OBJECTIVE -> Each line from the start of the data below through the one containing "self.links.new(source, node.inputs[socket])" must be reproduced exactly.

#### DATA SUPPLIED

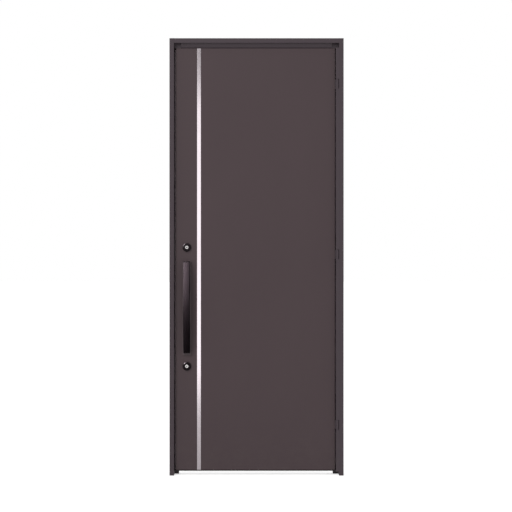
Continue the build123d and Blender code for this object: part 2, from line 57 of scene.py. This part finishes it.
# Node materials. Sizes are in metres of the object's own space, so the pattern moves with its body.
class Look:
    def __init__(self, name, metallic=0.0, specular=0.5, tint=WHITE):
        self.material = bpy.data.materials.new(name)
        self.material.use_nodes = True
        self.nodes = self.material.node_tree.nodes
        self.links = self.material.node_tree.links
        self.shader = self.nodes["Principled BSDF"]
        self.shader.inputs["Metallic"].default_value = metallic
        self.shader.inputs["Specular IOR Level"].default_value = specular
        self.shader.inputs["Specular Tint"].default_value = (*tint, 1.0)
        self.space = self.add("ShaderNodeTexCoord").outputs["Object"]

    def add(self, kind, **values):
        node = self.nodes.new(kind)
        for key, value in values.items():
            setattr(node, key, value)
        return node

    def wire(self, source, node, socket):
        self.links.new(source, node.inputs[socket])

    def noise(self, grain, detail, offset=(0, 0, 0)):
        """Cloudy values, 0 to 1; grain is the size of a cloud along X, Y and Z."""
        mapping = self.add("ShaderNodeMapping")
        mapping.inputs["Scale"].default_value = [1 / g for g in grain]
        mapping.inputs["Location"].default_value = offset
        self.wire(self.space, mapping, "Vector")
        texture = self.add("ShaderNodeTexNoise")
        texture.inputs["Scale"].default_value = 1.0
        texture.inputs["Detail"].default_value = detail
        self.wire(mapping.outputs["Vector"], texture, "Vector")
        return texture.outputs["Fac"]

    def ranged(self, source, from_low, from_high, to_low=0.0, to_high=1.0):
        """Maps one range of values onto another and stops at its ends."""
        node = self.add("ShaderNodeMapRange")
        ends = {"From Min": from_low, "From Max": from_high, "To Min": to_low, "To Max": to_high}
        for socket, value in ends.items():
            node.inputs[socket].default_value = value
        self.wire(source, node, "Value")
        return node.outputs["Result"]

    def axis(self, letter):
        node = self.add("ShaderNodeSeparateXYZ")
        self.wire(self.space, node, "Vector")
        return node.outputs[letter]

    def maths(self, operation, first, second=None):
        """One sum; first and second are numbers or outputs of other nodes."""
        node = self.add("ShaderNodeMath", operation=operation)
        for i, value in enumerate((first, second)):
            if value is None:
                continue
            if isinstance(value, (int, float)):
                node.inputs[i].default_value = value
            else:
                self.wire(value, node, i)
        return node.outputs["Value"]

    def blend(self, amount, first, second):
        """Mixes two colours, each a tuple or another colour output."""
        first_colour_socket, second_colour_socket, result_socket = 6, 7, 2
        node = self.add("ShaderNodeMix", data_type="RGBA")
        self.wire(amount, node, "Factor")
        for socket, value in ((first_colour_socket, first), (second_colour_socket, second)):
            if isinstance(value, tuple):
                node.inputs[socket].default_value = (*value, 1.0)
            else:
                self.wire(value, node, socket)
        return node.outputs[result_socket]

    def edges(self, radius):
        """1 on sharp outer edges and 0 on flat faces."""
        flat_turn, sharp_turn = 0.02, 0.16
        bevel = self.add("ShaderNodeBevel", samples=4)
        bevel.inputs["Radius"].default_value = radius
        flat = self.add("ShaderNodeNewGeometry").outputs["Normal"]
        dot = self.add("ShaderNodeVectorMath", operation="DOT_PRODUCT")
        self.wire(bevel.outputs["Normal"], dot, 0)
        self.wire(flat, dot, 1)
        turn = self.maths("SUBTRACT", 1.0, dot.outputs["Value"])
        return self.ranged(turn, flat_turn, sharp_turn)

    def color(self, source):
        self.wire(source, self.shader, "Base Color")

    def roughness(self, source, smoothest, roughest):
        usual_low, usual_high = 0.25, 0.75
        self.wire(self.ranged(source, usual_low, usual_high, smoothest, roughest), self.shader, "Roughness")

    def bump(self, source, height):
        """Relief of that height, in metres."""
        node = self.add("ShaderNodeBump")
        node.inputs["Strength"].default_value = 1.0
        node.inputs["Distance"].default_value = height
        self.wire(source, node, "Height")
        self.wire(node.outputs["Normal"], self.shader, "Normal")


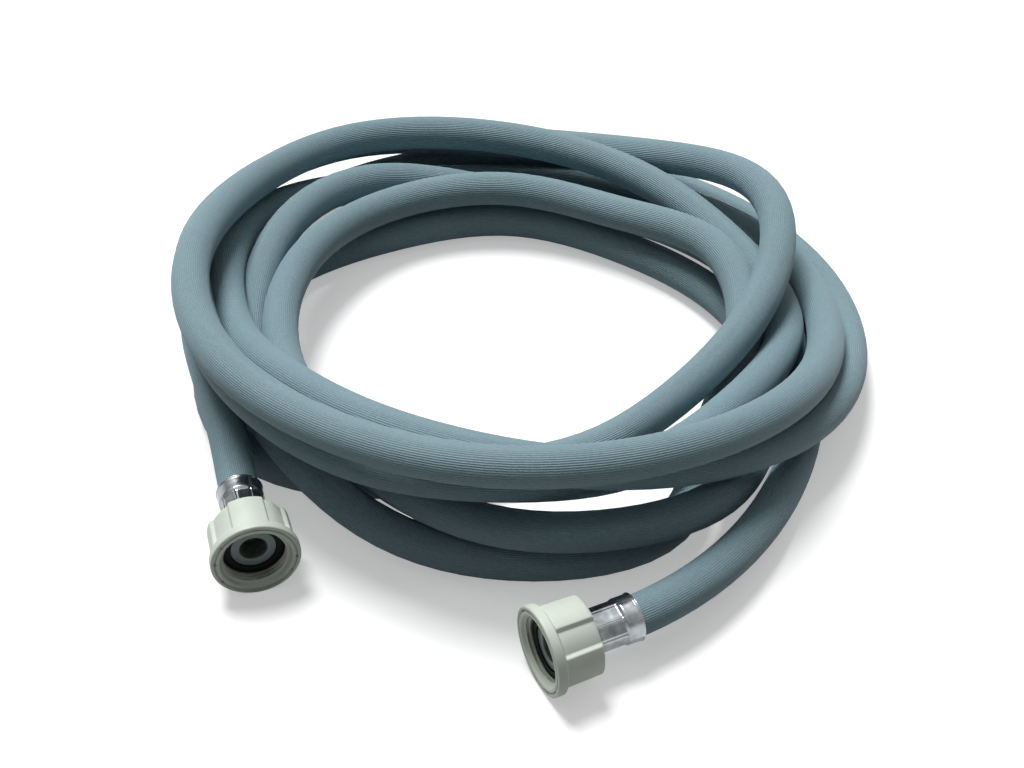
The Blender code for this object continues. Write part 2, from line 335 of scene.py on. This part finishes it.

########

EXPECTED ANSWER ->
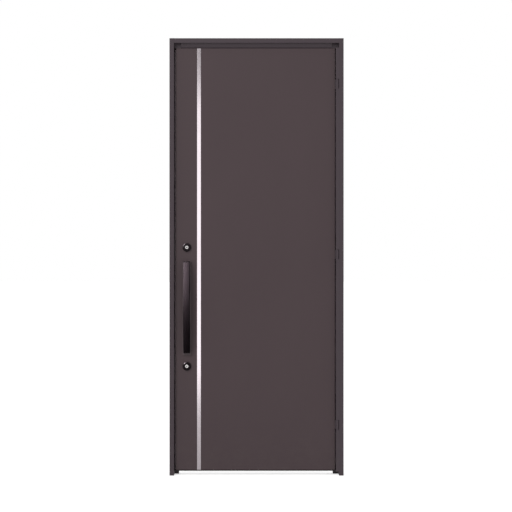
Continue the build123d and Blender code for this object: part 2, from line 57 of scene.py. This part finishes it.
# Node materials. Sizes are in metres of the object's own space, so the pattern moves with its body.
class Look:
    def __init__(self, name, metallic=0.0, specular=0.5, tint=WHITE):
        self.material = bpy.data.materials.new(name)
        self.material.use_nodes = True
        self.nodes = self.material.node_tree.nodes
        self.links = self.material.node_tree.links
        self.shader = self.nodes["Principled BSDF"]
        self.shader.inputs["Metallic"].default_value = metallic
        self.shader.inputs["Specular IOR Level"].default_value = specular
        self.shader.inputs["Specular Tint"].default_value = (*tint, 1.0)
        self.space = self.add("ShaderNodeTexCoord").outputs["Object"]

    def add(self, kind, **values):
        node = self.nodes.new(kind)
        for key, value in values.items():
            setattr(node, key, value)
        return node

    def wire(self, source, node, socket):
        self.links.new(source, node.inputs[socket])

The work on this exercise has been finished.